Sep 24, 2013 | Federal Crimes

Two bills currently before the Senate Judiciary Committee and at least one in the House of Representatives — all bipartisan — are taking aim at our nation’s current sentencing policy. In particular, the three proposals seek to curtail the cost and injustice of mandatory minimum sentencing in federal crimes.

“There’s a new era of bipartisanship on this issue,” says Republican Representative Jason Chaffetz who, in partnership with several Democrats, has introduced a sentencing reform bill in the House. That bill would offset lengthy mandatory minimum sentences by letting some prisoners to earn credits that would allow them to serve out their sentences in halfway houses or in house arrest.
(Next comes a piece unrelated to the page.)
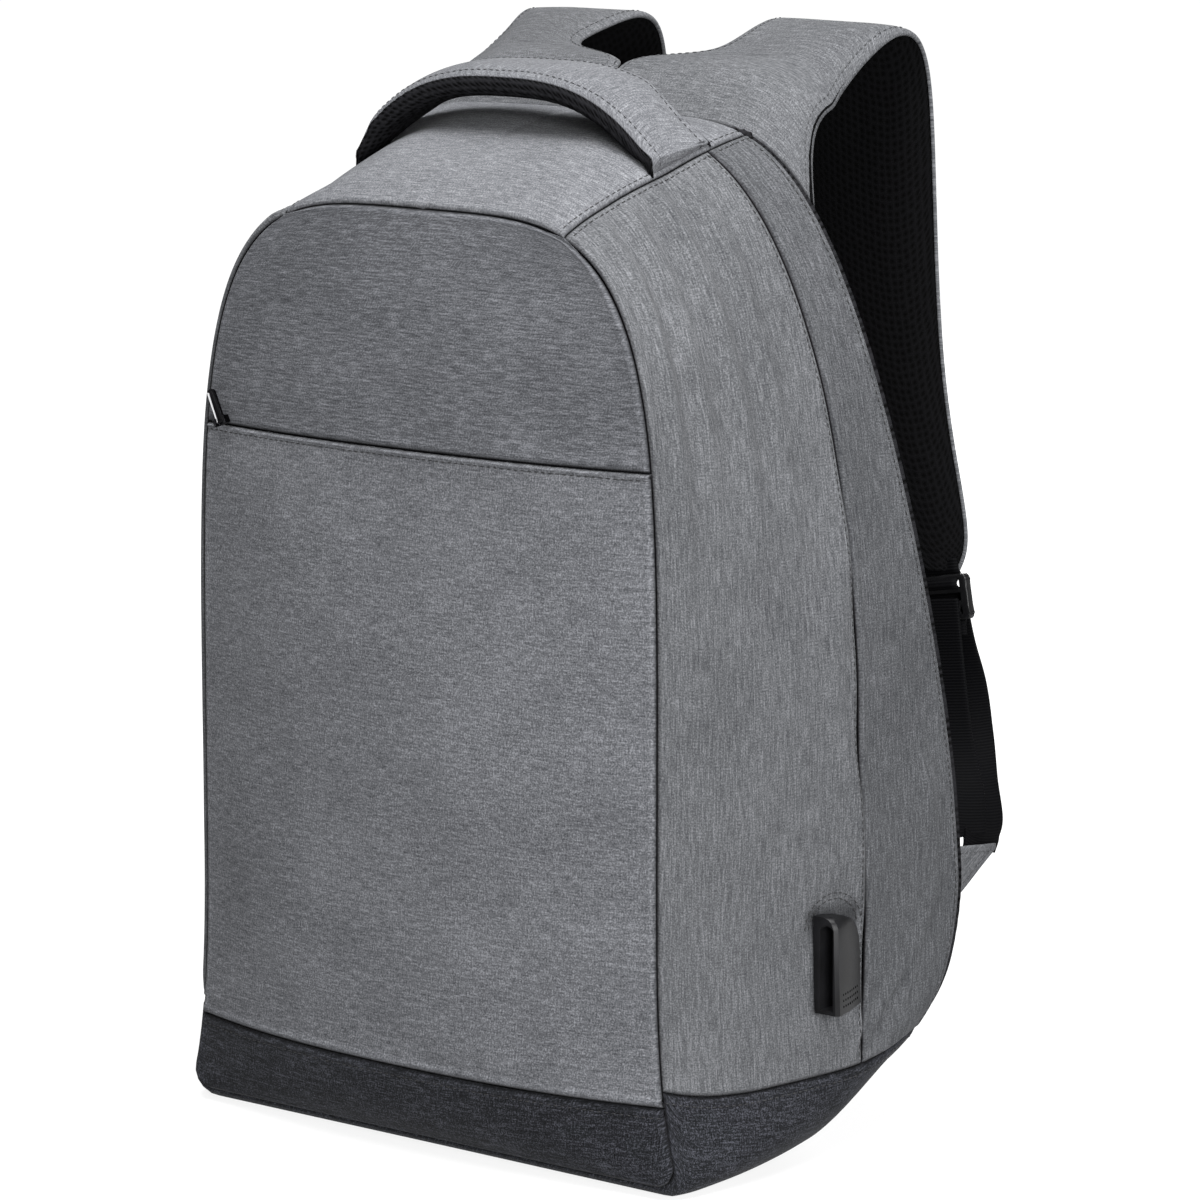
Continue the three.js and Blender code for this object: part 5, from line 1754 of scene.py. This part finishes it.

The two Senate proposals would expand an existing reform called the “safety valve,” which was instituted by the U.S. Sentencing Commission, the group responsible for the Federal Sentencing Guidelines, in 2011. After several federal judges had openly called mandatory minimum sentences for low-level, nonviolent, first-time drug offenders manifestly unfair, the commission put the “safety valve” in place to allow judges to bypass the guidelines in limited circumstances.

To open that “safety valve” further, liberal Democrat Richard Durbin and Tea-Party Republican Mike Lee have co-sponsored a bill to make more people eligible for the bypass. Currently, the “safety valve” only applies to people convicted of a small group federal drug crimes and who essentially 1) have no criminal history, 2) used no weapons or violence and caused no serious injuries, 3) were not in a leadership role in a drug enterprise, and 4) cooperated fully with law enforcement. The Durbin/Lee bill would expand the list of drug crimes allowed in the program.

Tea Party Republican Rand Paul and Democratic Judiciary Committee Chairman Patrick Leahy would go even further. The Paul/Leahy bill would expand the “safety valve” to allow judges to bypass mandatory minimum sentencing in federal crimes besides drug offenses. Those eligible would still have to meet certain conditions, such as being low-level, nonviolent offenders.

This new spirit of bipartisan reform is based on principles all sides can agree with, according to the Huffington Post. Many of these sentences are clearly unjust, federal prison costs have ballooned to some $6.8 billion a year, and about half of those incarcerated there are drug offenders.

“There are smarter, cheaper ways to deal with this than what we’ve been doing,” said Chaffetz. “And we have no choice.”